Daily Express

RBS’s late bid to avoid court

- By David Shand

ROYAL Bank of Scotland has dug deeper in a bid to reach a settlement and avert a high-profile court case with thousands of investors who claim they were misled into buying shares before its £45.5billion taxpayer bailout.

A 24-hour adjournmen­t, agreed by both sides, was granted at a hearing at the High Court in London yesterday as the trial was due to start.

It followed a near-doubling of the settlement proposal by RBS to 82p a share for 9,000 retail investors and about 20 institutio­ns, who had stumped up 200p a share to help raise £12billion to shore up the bank’s strained finances during the financial crisis in 2008.

Jonathan Nash QC, for the shareholde­rs, said: “The parties are currently involved in settlement discussion­s and are hopeful of making progress. They have agreed that these discussion­s would be facilitate­d by allowing a further period of time for them to continue before the trial begins.”

RBS chief executive Ross McEwan, pictured, is believed to have personally helped deliver the offer to lawyers acting for the investors.

The new offer will add tens of millions of pounds to a payout.

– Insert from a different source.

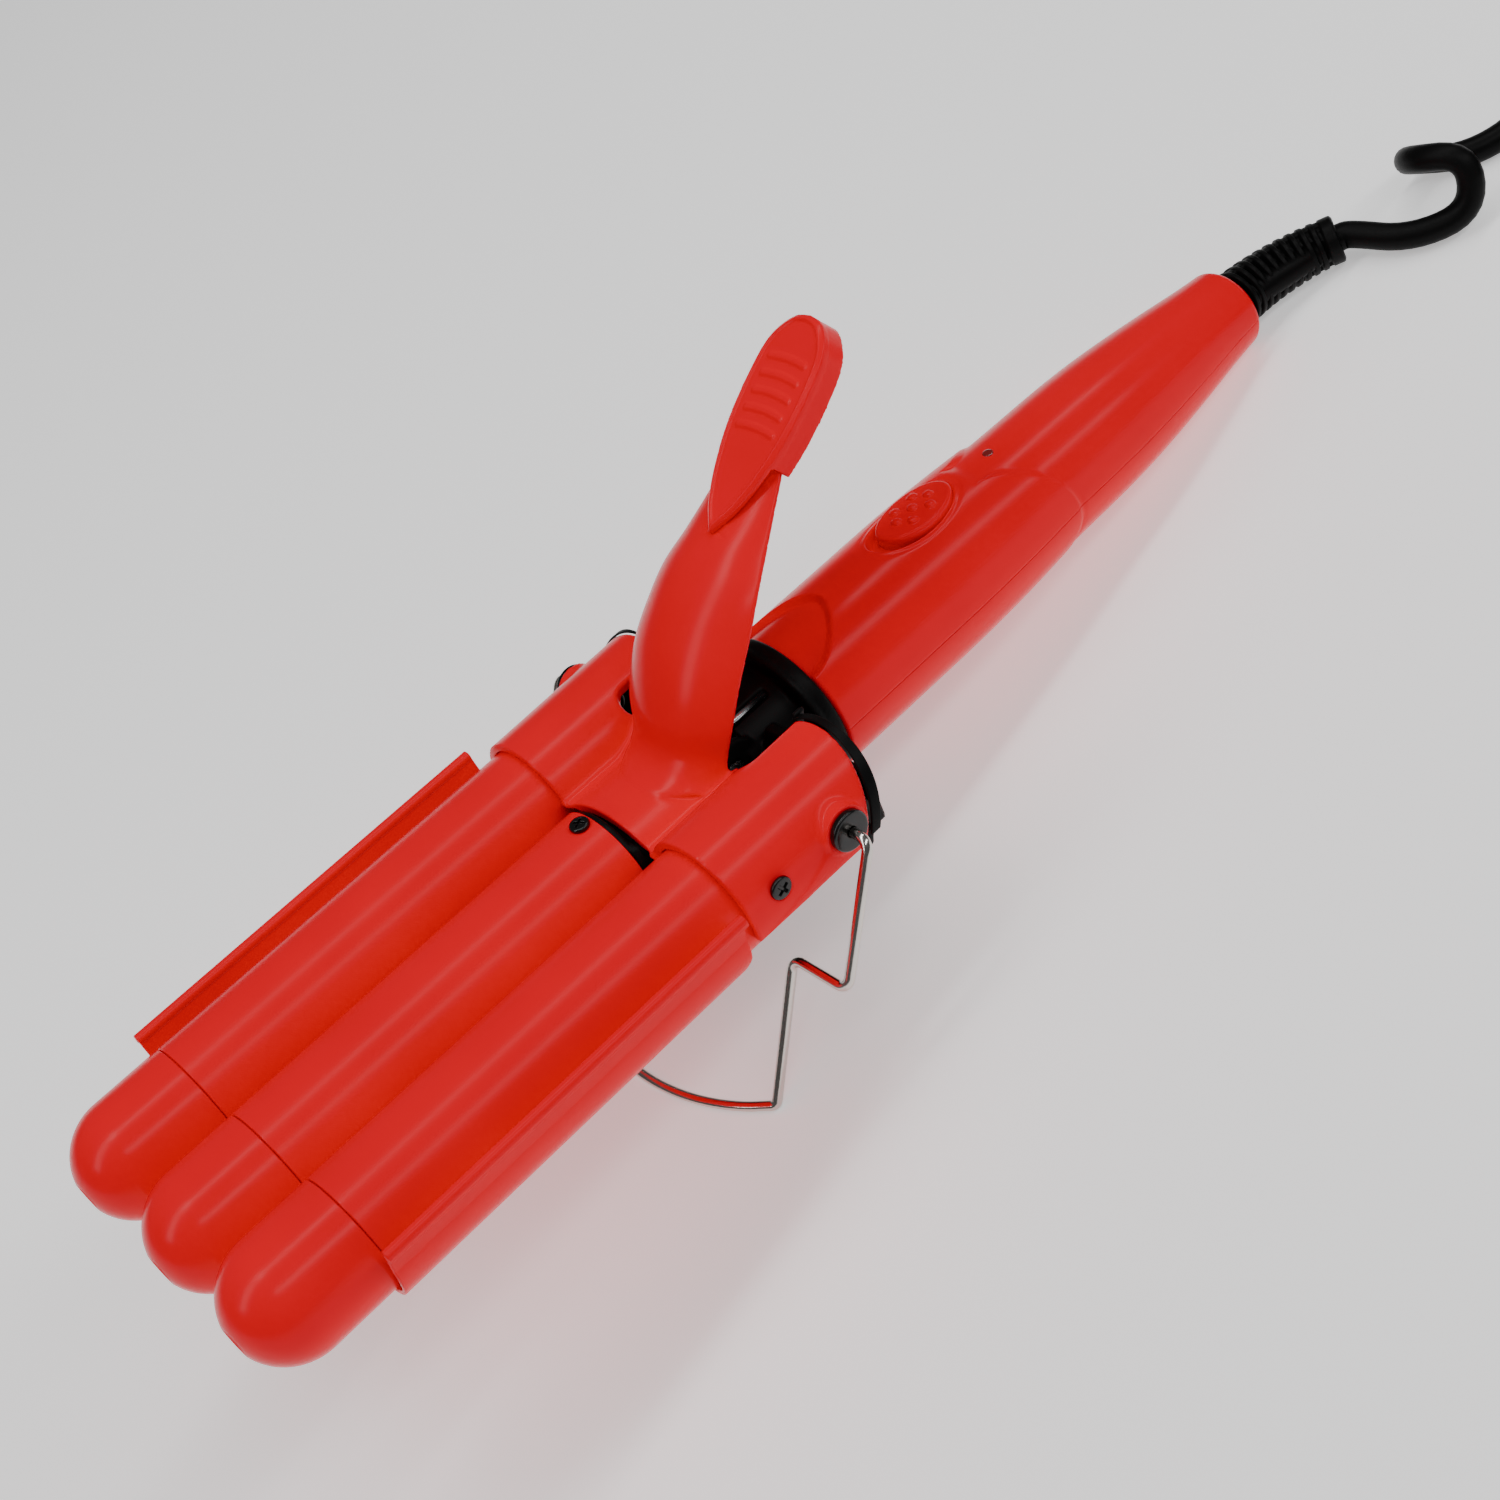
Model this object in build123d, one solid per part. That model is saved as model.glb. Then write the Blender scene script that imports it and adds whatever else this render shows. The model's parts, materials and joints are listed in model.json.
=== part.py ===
from build123d import *
import os
from math import asin, atan2, cos, degrees, hypot, pi, radians, sin, sqrt, tan

os.makedirs("parts", exist_ok=True)

# Hair waver with three heated barrels, a sprung clamp, a slide switch, a wire stand and a mains lead.
# Lengths are millimetres. Every piece is first drawn lying level: X runs from the barrels' seams
# back to the handle, Y across the barrels, Z up, with the outer barrels' axes at Z = 0. At the end
# the whole waver is tipped up to stand on its wire foot and on the tail of its handle.

# ---- driving dimensions ----
# barrels and end caps
barrel_radius = 12.5
barrel_wall = 0.8
barrel_gap = 2.0
centre_drop = 1.0
seam_gap = 0.2
cap_straight = 15.5
cap_wall = 1.8
cap_spigot = 9.0
dimple_radius = 3.75
dimple_depth = 1.0
slip = 0.1                      # radial clearance of a piece slid into a tube
outer_barrel_rear = 104.0
centre_barrel_rear = 86.5

# heaters
heater_start = 12.0
heater_length = 50.0
heater_width = 13.0
heater_thickness = 4.0
spreader_bore = 7.0
contact_gap = 0.05

# clamp cover: sleeves, bridge and lever
sleeve_front = 89.0
sleeve_radius = 14.4
sleeve_flare = 0.5
sleeve_bore = 12.7
sleeve_edge_z = -3.5            # lower edge of the outer wall
web_edge_z = 5.0                # lower edge of the inner wall, where the bridge joins
rear_edge_x = 119.25            # rear edge of the sleeves at Z = 0
rear_slope = 0.425              # how far that edge leans back per millimetre of height
bridge_front = 89.5
bridge_rear = 106.0
bridge_top_z = 9.6
bridge_radius = 22.4
shell_wall = 2.2
slot_front = 111.0
slot_inner = 14.7
slot_outer = 21.0
lever_stations = [              # crest X, crest Z, edge X, edge Z, half width
    (99.0, 9.7, 109.5, 5.6, 13.6),
    (104.6, 12.9, 112.0, 11.6, 14.6),
    (107.6, 20.0, 114.6, 17.4, 16.0),
    (113.4, 28.6, 119.9, 25.0, 16.3),
    (120.4, 35.4, 126.0, 31.2, 15.6),
    (127.0, 40.2, 131.4, 36.2, 14.4),
    (133.4, 44.4, 137.4, 41.0, 12.2),
    (140.6, 48.2, 143.8, 46.2, 10.2),
    (148.7, 52.8, 150.7, 51.5, 8.4),
]

# thumb pad
pad_tip = (134.7, 45.9)         # X, Z of the lower tip of its face
pad_angle = 31.9                # slope of its face, degrees
pad_outline = [(0.0, 0.0), (6.0, 3.9), (12.0, 6.2), (20.0, 8.0), (28.0, 8.6), (36.0, 8.3), (42.0, 6.3)]
pad_length = 45.5
pad_plate = 1.6
pad_wall = 1.5
pad_skirt = 6.2
pad_skirt_start = 16.0
pad_rib_count = 5
pad_rib_pitch = 3.6

# clamp hinge, its screws and its spring
hinge_x = 114.5
hinge_z = 4.0
running_gap = 0.05
ear_outer = 36.8
ear_inner = 34.4
ear_radius = 3.4
ear_boss_inner = 29.0
boss_face = 41.9                # flat face of the boss on each sleeve
boss_radius = 4.9
pivot_head_radius = 4.3
pivot_head_height = 1.6
pivot_shank = 2.3
pivot_thread = 1.6
cheek_outer = 10.1
cheek_inner = 8.6
cheek_radius = 6.6
spring_pin_radius = 2.0
spring_wire = 0.7               # wire radius
spring_coil_radius = 3.6
leg_y = 5.0
leg_z = 9.6
leg_end_x = 129.5

# pivot frame
frame_bottom = -17.4
spigot_front = 76.0
spigot_bore = 8.0
neck_radius = 13.0
neck_bore = 10.8
neck_front = 118.0
collar_radius = 17.2
collar_front = 132.6
collar_length = 4.4
insert_length = 14.0
insert_wall = 1.8
hoop_gap = 0.4
hoop_wall = 1.2
hoop_length = 2.6
base_wall = 2.2

# jaw plate
plate_thickness = 1.0
plate_gap = 0.9                 # hair gap round the outer barrels
centre_plate_gap = 0.3
plate_front = -1.0
plate_rear = 86.5
tongue_rear = 104.0
tongue_half = 29.0
ridge_roll = 0.87
lip_top_z = 7.2
lip_y = 43.0
lip_roll = 0.75

# handle
handle_axis_z = -2.1
handle_front = 137.3
handle_front_radius = 17.0
handle_wall = 2.0
handle_mouth_wall = 4.6
tail_x = 279.2
tail_radius = 9.7
tail_round = 1.8
tail_hole = 6.2
step_x = 211.0                  # rearmost point of the step, on the handle's sides
step_radius = 15.6
pocket_length = 16.0
pocket_depth = 1.3

# switch, indicator and electronics
switch_x = 181.0
switch_half_length = 10.0
switch_half_width = 6.0
switch_travel = 3.0
switch_gap = 0.5
switch_proud = 1.0
bump_radius = 1.0
bump_pitch = 2.7
lens_x = 203.5
lens_radius = 1.2
board_start = 157.0
board_length = 58.0
board_width = 20.0
board_thickness = 1.6
board_z = -4.0

# strain relief
relief_length = 30.5
relief_bend_radius = 39.0
relief_lift = 12.6              # degrees by which its bend rises out of the level plane
relief_base_radius = 6.2
relief_end_radius = 4.9
relief_core = 3.9
relief_rib_count = 11
relief_collar = 3.4

# wire stand
bail_wire = 1.1                 # wire radius
bail_y = 48.0
bail_kick = (97.8, -22.3)       # X, Z of the inward kick
bail_kick_y = 32.3
bail_foot = (80.7, -50.5)       # X, Z of the foot's corners
bail_bow = 10.0
bail_stop_back = 98.0           # degrees of swing from the stand's stop to folded under the handle
key_reach = 2.3
key_width = 0.8
key_depth = 0.9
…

The bank has set aside £800million to end all shareholde­r legal claims and has reached settlement­s with claimant groups representi­ng 87 per cent of the total claims. Former boss Fred Goodwin, who was in charge at the time of the rights issue and was stripped of his knighthood following the bank’s near-collapse, is due to appear in court on June 8. Eight years ago when appearing before the Treasury Select Committee, he offered a “profound and unqualifie­d apology for all of the distress that has been caused”. While some investors are thought to be prepared to settle if offered 92p a share, others may hold out to see Goodwin and former senior colleagues give a public account of their actions. They argue that the bank and former directors misreprese­nted its underlying strength, leading investors to take part in a rights issue based on incomplete informatio­n. RBS, which is over 70 per cent owned by the taxpayer and has posted nine straight years of losses, denies any wrongdoing over the rights issue and said its former bosses did not act illegally. It declined to comment on the settlement offer.